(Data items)
▼▼▼

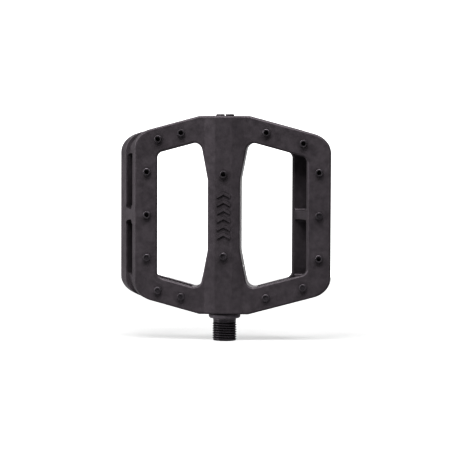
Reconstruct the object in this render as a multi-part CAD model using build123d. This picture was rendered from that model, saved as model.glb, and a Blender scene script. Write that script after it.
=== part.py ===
from build123d import *

import math
import os

# Flat bicycle pedal, left side. Millimetres. +Z runs along the spindle, from the threaded end
# at z = 0 to the outboard end. X is the length of the foot, and the tread faces look along -Y
# and +Y. The platform is the same after half a turn about Z.

# spindle
THREAD_R = 6.35            # 1/2 in, 20 threads to the inch
THREAD_TOP = 9.35          # full thread up to here, then it runs out at 45 degrees
RELIEF_R = 6.05
FLANGE_BOTTOM = 11.9
FLANGE_TOP = 14.0
FLANGE_R = 8.4
FLANGE_CHAMFER = 0.7
THREAD_CHAMFER = 0.5
JOURNAL_R = 6.0
JOURNAL_TOP = 32.45
JOURNAL_STEP = 1.0
SHAFT_R_LOW = 5.7          # the shaft tapers from here
SHAFT_R_HIGH = 4.4         # to here
TAPER_TOP = 93.45
KEY_FLATS = 6.0            # hex key socket in the threaded end
KEY_DEPTH = 8.0

# platform, as a whole
CENTRE_Z = 66.55
HALF_HEIGHT = 52.25
FLAT_HALF = 12.9           # half length of the level top and bottom edges
SLOPE = 0.27               # fall of the upper and lower rails, per millimetre of X
RAIL_HALF_T = 7.7          # half thickness of the rails along Y
SIDE_MID = 52.1            # outer side at mid thickness
LEAN = 0.655               # shift of the sides along X, per millimetre of Y
CORNER_R = 9.6
SIDE_RAIL_W = 12.7
END_RAIL_H = 13.35
EDGE_R = 1.1

# middle spine
SPINE_HALF_T = 9.57
SPINE_FLAT_HALF = 4.5
SPINE_FOOT_HALF = 10.3
SPINE_SIDE = 8.5
SPINE_KNEE_Z = 18.5
SPINE_FLARE = 0.194
CREASE_R = 2.5

# windows
WINDOW_OUTER_R = 3.2
WINDOW_INNER_R = 4.2
KNEE_R = 9.0

# slots through the side rails, and grooves round the rails
SLOT_END_Z = 32.3
SLOT_RIB_INNER = 2.35      # half height of the rib between two slots
SLOT_RIB_OUTER = 4.4       # and where it has flared out
SLOT_RIB_KNEE_X = 49.0
SLOT_END_R = 1.4
SLOT_BEND_R = 8.0
SLOT_BACK_Y = 4.2
SLOT_FRONT_INNER_Y = -5.7
SLOT_FRONT_OUTER_Y = -1.1
SLOT_RUN_IN = 1.0          # how far the slot's cutter reaches into the window
SLOT_RUN_OUT = 3.0         # and past the outer side
GROOVE_DEPTH = 1.8
GROOVE_HALF_W = 2.95
GROOVE_LEAN = 0.03
GROOVE_START_X = 17.0
RIB_HALF_H = 5.0
INNER_GROOVE_DEPTH = 2.4
INNER_GROOVE_HALF_W = 4.5
INNER_GROOVE_START_X = 17.5
RIM_R = 0.5                # rounding where slots and grooves open

# raised marks on the spine: plain chevrons
MARK_COUNT = 6
MARK_PITCH = 4.3
MARK_HALF_W = 3.5
MARK_RISE = 1.9
MARK_ARM = 1.5
MARK_HEIGHT = 0.7

# bores, from the inboard face upwards
SEAL_R = 8.0
SEAL_H = 2.5
SEAL_LIP_BOTTOM = 0.3      # the lip, above the seal's lower face
SEAL_LIP_TOP = 0.7
SEAL_BACK = 1.3
SEAL_MOUTH_W = 0.6
SEAL_BACK_W = 0.9
BUSH_R = 7.0
BUSH_BOTTOM = 17.05
BUSH_TOP = 31.65
CAVITY_R = 6.2
RUNNING_GAP = 0.04
END_ROOM = 0.3             # left at the blind end of a hole

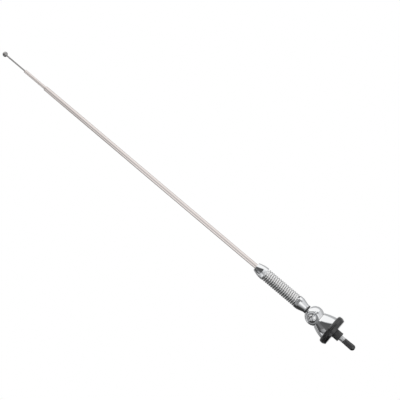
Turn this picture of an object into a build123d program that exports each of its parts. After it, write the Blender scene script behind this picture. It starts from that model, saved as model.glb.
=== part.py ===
from build123d import *
import math
import os

# A telescopic car aerial: a three-part mast on a spring, a clamped swivel ball and a bell foot.
# Sizes are millimetres. +Z runs up the mast, and the origin is the middle of the gasket's
# underside, where it meets the panel. The swivel screw lies along Y, with its head at -Y.

# Clearances, and how far a cutting body runs past the face it cuts
running_gap = 0.05
fixed_gap = 0.02
seat_gap = 0.35
stop_gap = 0.5
overrun = 1.0

# Fixing below the panel
collar_radius = 6.05
collar_length = 8.9
collar_shoulder_radius = 7.5
collar_round = 0.4
stud_radius = 4.0
stud_waist_radius = 3.6
stud_shown = 5.8
stud_engagement = 7.0
bar_bevel = 0.5
nose_radius = 2.6
nose_length = 14.5
nose_bevel = 0.8
cap_length = 17.2
cap_mouth_radius = 3.6
cap_swell_radius = 4.0
cap_bore_room = 0.8
cap_lip_round = 0.3

# Gasket
gasket_radius = 20.0
gasket_thickness = 9.5
gasket_rim_round = 3.2
gasket_underside_bevel = 1.8
gasket_edge_round = 0.6
gasket_groove_radius = 0.6
gasket_groove_pitch = 2.4
bell_recess_depth = 0.8

# Bell foot with its single ear
bell_foot_radius = 16.3
bell_bulge_height = 0.75
bell_wall = 2.0
bell_roof = 2.6
bell_rim_depth = 8.0
bell_rim_round = 0.2
boss_radius = 7.4
ear_root_depth = 6.9
ear_root_cove = 1.5
ear_sink = 3.0

# Swivel ball
ball_height = 32.9
ball_radius = 12.6
cast_round = 0.4
spot_face_depth = 9.2
spot_face_round = 2.5
ring_radius = 5.7
ring_height = 1.8
ring_round = 0.35
friction_washer_inset = 3.6
friction_washer_thickness = 0.4
screw_radius = 3.0
screw_head_radius = 5.5
screw_head_height = 3.3
screw_dome_radius = 7.5
screw_head_round = 0.5
screw_end_recess = 0.6
screw_end_bevel = 0.4
recess_slot_length = 5.0
recess_slot_width = 1.2
recess_depth = 1.8
recess_turn = 25
lock_washer_radius = 5.1
lock_washer_thickness = 1.0
lock_washer_slit = 0.9
lock_washer_slit_turn = 20
stem_radius = 3.0
stem_length = 7.5

# Ferrules and spring
lower_ferrule_length = 15.6
lower_neck_length = 1.5
lower_neck_cove = 3.0
lower_land_length = 5.5
lower_land_radius = 8.3
lower_shoulder_round = 18.0
upper_ferrule_length = 14.7
upper_land_length = 2.6
upper_land_radius = 8.4
upper_mouth_radius = 5.6
upper_mouth_round = 0.9
upper_bulge_height = 0.5
spigot_length = 6.0
spigot_gap = 0.2
spigot_bevel = 0.6
spring_length = 51.5
spring_radius = 8.25
spring_wire_radius = 1.3
spring_pitch = 2.88
braid_radius = 2.0
braid_socket_depth = 4.0

# Mast
lower_tube_radius = 3.1
lower_tube_shown = 346.2
middle_tube_radius = 2.1
middle_drawn_out = 33.6
rod_radius = 0.975
rod_drawn_out = 29.25
tube_wall = 0.4
tube_socket_depth = 9.0
lip_length = 2.2
lip_round = 0.55
plug_depth = 9.3
plug_bevel = 0.4
plug_tail_radius = 2.0
plug_tail_length = 5.0
foot_flange = 1.5
foot_groove_length = 6.0
foot_bevel = 0.2
foot_room = 3.0
middle_groove_depth = 0.85
middle_spigot_length = 5.0
rod_groove_depth = 0.65
rod_socket_depth = 3.5
contact_strip = 0.3
contact_slit = 0.9
stowed_proud = 2.0
tip_radius = 3.35
tip_flat_radius = 1.5

# Heights, stacked from the panel up
collar_foot = -collar_length
stud_shoulder = collar_foot - stud_shown
bell_foot = gasket_thickness - bell_recess_depth
bell_rim = ball_height - bell_rim_depth
ear_root = ball_height - ear_root_depth
ball_flat = ball_height + math.sqrt(ball_radius**2 - ring_radius**2)
ball_top = ball_height + ball_radius
lower_ferrule_foot = ball_flat + ring_height
spring_foot = lower_ferrule_foot + lower_ferrule_length
spring_top = spring_foot + spring_length
upper_ferrule_top = spring_top + upper_ferrule_length
tube_foot = upper_ferrule_top - tube_socket_depth
lower_tube_top = upper_ferrule_top + lower_tube_shown
middle_tube_top = lower_tube_top + middle_drawn_out
tip_foot = middle_tube_top + rod_drawn_out
tip_centre = tip_foot + math.sqrt(tip_radius**2 - tip_flat_radius**2)

# The ball's seat in the bell, and places across the swivel along Y
seat_radius = ball_radius + seat_gap
ear_root_radius = math.sqrt(ball_radius**2 - ear_root_depth**2)
cavity_roof = ball_height - seat_radius - bell_roof
head_far_face = ring_radius + 2 * running_gap
ear_face = head_far_face + friction_washer_thickness
screw_seat = spot_face_depth + lock_washer_thickness
friction_washer_radius = ball_radius - friction_washer_inset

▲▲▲

Restate, word for word and with nothing added, the lines from the first line of the listing through the one where "# and +Y. The" stands.

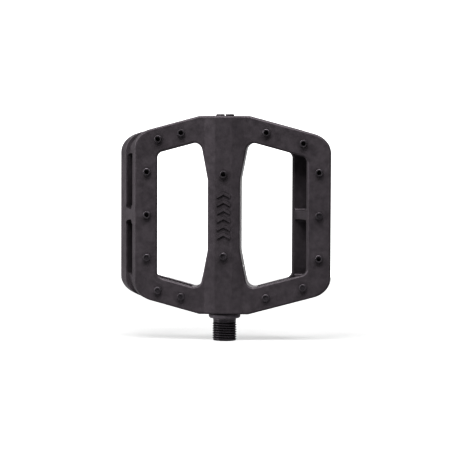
Reconstruct the object in this render as a multi-part CAD model using build123d. This picture was rendered from that model, saved as model.glb, and a Blender scene script. Write that script after it.
=== part.py ===
from build123d import *

import math
import os

# Flat bicycle pedal, left side. Millimetres. +Z runs along the spindle, from the threaded end
# at z = 0 to the outboard end. X is the length of the foot, and the tread faces look along -Y
# and +Y. The platform is the same after half a turn about Z.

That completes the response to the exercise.